**AIM OF THE TASK**. Copy nothing but the lines below running from the line containing "the whole group." through the line containing "SHIFT = np.array([1000", both end lines included.
- - - - - - -
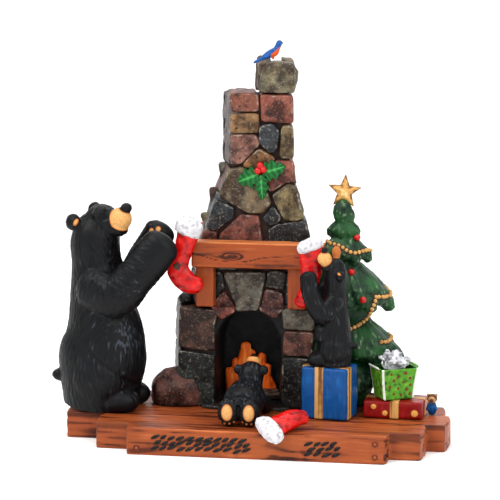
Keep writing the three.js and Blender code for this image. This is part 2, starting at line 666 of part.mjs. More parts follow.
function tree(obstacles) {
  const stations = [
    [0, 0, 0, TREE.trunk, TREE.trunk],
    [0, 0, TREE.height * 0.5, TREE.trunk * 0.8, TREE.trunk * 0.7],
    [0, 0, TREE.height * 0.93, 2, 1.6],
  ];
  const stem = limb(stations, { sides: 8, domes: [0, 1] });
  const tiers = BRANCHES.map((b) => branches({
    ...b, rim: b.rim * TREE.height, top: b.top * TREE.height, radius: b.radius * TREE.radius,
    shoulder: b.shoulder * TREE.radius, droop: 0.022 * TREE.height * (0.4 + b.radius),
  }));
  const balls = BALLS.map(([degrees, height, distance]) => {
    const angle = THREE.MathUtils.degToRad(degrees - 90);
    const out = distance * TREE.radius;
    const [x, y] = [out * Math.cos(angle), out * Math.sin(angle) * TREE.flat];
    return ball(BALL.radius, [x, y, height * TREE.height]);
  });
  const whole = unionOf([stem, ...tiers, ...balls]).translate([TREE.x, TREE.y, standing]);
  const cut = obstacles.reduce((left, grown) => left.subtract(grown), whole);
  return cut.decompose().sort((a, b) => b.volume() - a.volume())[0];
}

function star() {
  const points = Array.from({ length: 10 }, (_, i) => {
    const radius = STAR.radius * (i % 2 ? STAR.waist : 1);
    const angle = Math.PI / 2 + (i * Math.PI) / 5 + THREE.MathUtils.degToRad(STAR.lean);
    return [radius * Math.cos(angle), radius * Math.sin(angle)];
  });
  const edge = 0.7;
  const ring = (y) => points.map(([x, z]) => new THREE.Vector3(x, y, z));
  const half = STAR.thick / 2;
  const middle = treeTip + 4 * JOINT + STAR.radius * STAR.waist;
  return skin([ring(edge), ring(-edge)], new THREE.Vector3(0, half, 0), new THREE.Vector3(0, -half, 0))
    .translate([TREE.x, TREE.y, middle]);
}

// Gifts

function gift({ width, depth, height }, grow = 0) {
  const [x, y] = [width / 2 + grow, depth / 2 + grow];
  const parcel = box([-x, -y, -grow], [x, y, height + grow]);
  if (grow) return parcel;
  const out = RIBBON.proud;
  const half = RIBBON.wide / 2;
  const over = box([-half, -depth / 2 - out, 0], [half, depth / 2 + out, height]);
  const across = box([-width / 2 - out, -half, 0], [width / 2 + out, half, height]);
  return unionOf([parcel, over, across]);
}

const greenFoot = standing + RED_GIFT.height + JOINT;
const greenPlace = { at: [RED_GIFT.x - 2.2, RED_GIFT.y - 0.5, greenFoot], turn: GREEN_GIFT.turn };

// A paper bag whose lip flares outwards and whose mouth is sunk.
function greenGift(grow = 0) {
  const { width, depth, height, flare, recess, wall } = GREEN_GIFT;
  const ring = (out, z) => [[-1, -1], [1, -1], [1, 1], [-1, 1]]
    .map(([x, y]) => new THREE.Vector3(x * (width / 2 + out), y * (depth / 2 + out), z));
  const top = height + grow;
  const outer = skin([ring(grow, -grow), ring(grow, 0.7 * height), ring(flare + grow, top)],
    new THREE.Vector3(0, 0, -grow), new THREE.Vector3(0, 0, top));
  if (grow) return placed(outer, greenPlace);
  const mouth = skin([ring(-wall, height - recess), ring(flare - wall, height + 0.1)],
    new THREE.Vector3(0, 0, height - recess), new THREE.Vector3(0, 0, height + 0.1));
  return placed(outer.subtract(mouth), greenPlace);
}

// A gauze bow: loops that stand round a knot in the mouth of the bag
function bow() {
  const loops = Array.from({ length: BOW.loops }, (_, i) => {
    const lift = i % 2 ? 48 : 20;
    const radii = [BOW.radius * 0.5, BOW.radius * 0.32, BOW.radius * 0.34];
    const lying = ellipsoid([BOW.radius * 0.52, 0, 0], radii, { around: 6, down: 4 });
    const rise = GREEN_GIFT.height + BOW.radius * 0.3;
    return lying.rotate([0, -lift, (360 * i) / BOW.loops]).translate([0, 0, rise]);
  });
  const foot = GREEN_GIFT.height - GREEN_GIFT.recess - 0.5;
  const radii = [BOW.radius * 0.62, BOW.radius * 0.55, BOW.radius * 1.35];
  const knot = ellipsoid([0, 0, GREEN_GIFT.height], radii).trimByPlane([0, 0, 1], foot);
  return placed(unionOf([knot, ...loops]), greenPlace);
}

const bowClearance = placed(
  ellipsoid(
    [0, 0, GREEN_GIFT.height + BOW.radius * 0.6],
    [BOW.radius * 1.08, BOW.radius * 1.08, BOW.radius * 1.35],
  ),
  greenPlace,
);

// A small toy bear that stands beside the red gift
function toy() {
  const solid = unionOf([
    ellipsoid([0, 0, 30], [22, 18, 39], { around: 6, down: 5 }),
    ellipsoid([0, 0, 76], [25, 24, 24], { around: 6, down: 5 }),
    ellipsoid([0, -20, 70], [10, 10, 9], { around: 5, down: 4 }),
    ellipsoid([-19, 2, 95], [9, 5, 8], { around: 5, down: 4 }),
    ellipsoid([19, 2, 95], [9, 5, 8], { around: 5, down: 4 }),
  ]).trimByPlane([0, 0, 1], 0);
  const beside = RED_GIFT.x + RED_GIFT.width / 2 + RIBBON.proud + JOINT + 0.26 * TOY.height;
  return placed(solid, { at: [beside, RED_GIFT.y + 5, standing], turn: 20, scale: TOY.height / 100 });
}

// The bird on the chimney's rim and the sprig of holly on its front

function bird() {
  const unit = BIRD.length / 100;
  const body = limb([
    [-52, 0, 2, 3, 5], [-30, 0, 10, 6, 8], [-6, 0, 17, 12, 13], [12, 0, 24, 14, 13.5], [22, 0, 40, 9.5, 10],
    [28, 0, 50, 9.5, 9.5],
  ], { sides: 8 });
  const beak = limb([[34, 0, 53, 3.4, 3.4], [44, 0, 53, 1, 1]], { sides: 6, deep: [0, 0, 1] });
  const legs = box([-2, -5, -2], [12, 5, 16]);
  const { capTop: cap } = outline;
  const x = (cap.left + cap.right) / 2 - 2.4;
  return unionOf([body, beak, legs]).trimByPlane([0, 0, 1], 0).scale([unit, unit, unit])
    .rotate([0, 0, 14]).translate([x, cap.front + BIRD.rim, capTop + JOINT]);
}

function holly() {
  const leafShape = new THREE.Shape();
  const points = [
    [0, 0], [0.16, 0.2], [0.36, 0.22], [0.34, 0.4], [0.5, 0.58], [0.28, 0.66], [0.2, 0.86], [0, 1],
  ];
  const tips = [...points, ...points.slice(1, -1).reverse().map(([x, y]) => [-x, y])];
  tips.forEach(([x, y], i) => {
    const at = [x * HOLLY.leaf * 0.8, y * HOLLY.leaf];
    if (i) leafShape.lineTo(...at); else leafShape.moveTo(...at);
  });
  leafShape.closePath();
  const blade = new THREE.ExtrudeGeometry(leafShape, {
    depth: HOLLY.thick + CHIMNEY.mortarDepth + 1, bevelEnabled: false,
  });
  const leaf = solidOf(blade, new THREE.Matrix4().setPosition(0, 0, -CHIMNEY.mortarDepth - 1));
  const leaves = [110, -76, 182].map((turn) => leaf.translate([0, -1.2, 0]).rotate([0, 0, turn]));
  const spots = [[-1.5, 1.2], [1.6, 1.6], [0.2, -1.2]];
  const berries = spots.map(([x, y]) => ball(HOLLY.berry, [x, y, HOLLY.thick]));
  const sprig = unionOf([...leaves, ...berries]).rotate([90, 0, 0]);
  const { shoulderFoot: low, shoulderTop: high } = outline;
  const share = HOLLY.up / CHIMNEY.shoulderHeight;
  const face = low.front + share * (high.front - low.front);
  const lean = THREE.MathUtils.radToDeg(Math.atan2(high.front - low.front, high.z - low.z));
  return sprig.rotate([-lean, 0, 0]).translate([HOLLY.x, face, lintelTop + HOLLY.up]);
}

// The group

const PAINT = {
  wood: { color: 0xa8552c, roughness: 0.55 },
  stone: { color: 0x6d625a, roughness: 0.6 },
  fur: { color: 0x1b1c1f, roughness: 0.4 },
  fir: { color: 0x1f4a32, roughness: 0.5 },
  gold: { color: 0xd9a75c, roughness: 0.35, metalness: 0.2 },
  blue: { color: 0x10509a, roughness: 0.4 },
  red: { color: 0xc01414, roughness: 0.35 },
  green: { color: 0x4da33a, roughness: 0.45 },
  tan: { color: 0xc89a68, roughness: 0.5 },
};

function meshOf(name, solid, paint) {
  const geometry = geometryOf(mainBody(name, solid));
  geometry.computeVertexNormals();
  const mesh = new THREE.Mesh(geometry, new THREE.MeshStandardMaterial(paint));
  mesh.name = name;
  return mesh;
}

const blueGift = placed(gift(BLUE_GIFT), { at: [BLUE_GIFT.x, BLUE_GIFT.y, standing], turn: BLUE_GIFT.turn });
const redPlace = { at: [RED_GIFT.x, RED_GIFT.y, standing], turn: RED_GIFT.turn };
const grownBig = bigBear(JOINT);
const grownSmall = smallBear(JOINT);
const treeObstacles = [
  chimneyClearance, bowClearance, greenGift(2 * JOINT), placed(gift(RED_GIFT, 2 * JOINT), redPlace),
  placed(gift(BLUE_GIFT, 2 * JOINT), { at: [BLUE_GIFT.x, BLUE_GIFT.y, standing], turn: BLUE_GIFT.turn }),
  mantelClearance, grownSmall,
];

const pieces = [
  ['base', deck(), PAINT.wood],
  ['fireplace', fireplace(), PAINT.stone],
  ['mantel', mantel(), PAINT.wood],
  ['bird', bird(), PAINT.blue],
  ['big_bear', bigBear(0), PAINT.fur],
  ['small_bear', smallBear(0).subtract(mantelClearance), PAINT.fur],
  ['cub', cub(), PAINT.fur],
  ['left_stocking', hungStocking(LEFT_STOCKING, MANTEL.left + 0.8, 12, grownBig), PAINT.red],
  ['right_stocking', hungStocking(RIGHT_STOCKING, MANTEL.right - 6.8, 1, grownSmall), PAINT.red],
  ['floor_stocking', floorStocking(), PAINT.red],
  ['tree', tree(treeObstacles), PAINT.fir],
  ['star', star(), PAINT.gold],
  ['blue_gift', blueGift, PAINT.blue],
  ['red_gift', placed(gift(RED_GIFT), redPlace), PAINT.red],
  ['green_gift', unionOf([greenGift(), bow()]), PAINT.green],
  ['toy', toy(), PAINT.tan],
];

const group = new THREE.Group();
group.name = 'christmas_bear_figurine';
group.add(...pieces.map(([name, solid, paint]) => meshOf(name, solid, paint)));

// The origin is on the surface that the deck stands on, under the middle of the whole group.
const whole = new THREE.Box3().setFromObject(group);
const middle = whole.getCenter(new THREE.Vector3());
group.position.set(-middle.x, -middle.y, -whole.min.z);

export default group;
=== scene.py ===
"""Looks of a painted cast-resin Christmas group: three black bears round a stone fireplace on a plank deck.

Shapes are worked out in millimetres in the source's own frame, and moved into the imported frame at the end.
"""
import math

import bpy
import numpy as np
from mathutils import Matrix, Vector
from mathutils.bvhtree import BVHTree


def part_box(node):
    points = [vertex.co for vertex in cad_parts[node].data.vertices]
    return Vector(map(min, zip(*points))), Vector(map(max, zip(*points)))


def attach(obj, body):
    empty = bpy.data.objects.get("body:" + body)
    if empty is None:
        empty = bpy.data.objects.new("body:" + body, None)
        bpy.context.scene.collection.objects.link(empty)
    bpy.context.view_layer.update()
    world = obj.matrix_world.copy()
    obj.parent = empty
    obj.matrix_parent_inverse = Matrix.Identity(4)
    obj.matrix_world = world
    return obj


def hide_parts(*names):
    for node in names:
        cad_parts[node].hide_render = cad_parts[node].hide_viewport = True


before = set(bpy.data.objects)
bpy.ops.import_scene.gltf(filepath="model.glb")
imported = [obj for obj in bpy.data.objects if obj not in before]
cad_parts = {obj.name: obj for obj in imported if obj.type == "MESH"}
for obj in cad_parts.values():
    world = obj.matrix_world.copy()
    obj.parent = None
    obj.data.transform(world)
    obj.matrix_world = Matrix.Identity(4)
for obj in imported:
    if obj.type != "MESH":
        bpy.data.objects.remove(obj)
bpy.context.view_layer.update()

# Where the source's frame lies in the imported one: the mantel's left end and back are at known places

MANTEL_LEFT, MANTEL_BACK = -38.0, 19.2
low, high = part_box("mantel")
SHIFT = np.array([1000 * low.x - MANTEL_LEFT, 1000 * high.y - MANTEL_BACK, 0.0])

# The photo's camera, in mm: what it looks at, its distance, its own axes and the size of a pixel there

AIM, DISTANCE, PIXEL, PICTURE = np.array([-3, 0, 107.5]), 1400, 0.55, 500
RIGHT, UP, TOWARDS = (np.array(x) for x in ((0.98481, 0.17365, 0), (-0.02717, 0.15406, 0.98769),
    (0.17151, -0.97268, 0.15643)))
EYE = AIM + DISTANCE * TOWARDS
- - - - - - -
**FINAL ANSWER**.
// The origin is on the surface that the deck stands on, under the middle of the whole group.
const whole = new THREE.Box3().setFromObject(group);
const middle = whole.getCenter(new THREE.Vector3());
group.position.set(-middle.x, -middle.y, -whole.min.z);

export default group;
=== scene.py ===
"""Looks of a painted cast-resin Christmas group: three black bears round a stone fireplace on a plank deck.

Shapes are worked out in millimetres in the source's own frame, and moved into the imported frame at the end.
"""
import math

import bpy
import numpy as np
from mathutils import Matrix, Vector
from mathutils.bvhtree import BVHTree


def part_box(node):
    points = [vertex.co for vertex in cad_parts[node].data.vertices]
    return Vector(map(min, zip(*points))), Vector(map(max, zip(*points)))


def attach(obj, body):
    empty = bpy.data.objects.get("body:" + body)
    if empty is None:
        empty = bpy.data.objects.new("body:" + body, None)
        bpy.context.scene.collection.objects.link(empty)
    bpy.context.view_layer.update()
    world = obj.matrix_world.copy()
    obj.parent = empty
    obj.matrix_parent_inverse = Matrix.Identity(4)
    obj.matrix_world = world
    return obj


def hide_parts(*names):
    for node in names:
        cad_parts[node].hide_render = cad_parts[node].hide_viewport = True


before = set(bpy.data.objects)
bpy.ops.import_scene.gltf(filepath="model.glb")
imported = [obj for obj in bpy.data.objects if obj not in before]
cad_parts = {obj.name: obj for obj in imported if obj.type == "MESH"}
for obj in cad_parts.values():
    world = obj.matrix_world.copy()
    obj.parent = None
    obj.data.transform(world)
    obj.matrix_world = Matrix.Identity(4)
for obj in imported:
    if obj.type != "MESH":
        bpy.data.objects.remove(obj)
bpy.context.view_layer.update()

# Where the source's frame lies in the imported one: the mantel's left end and back are at known places

MANTEL_LEFT, MANTEL_BACK = -38.0, 19.2
low, high = part_box("mantel")
SHIFT = np.array([1000 * low.x - MANTEL_LEFT, 1000 * high.y - MANTEL_BACK, 0.0])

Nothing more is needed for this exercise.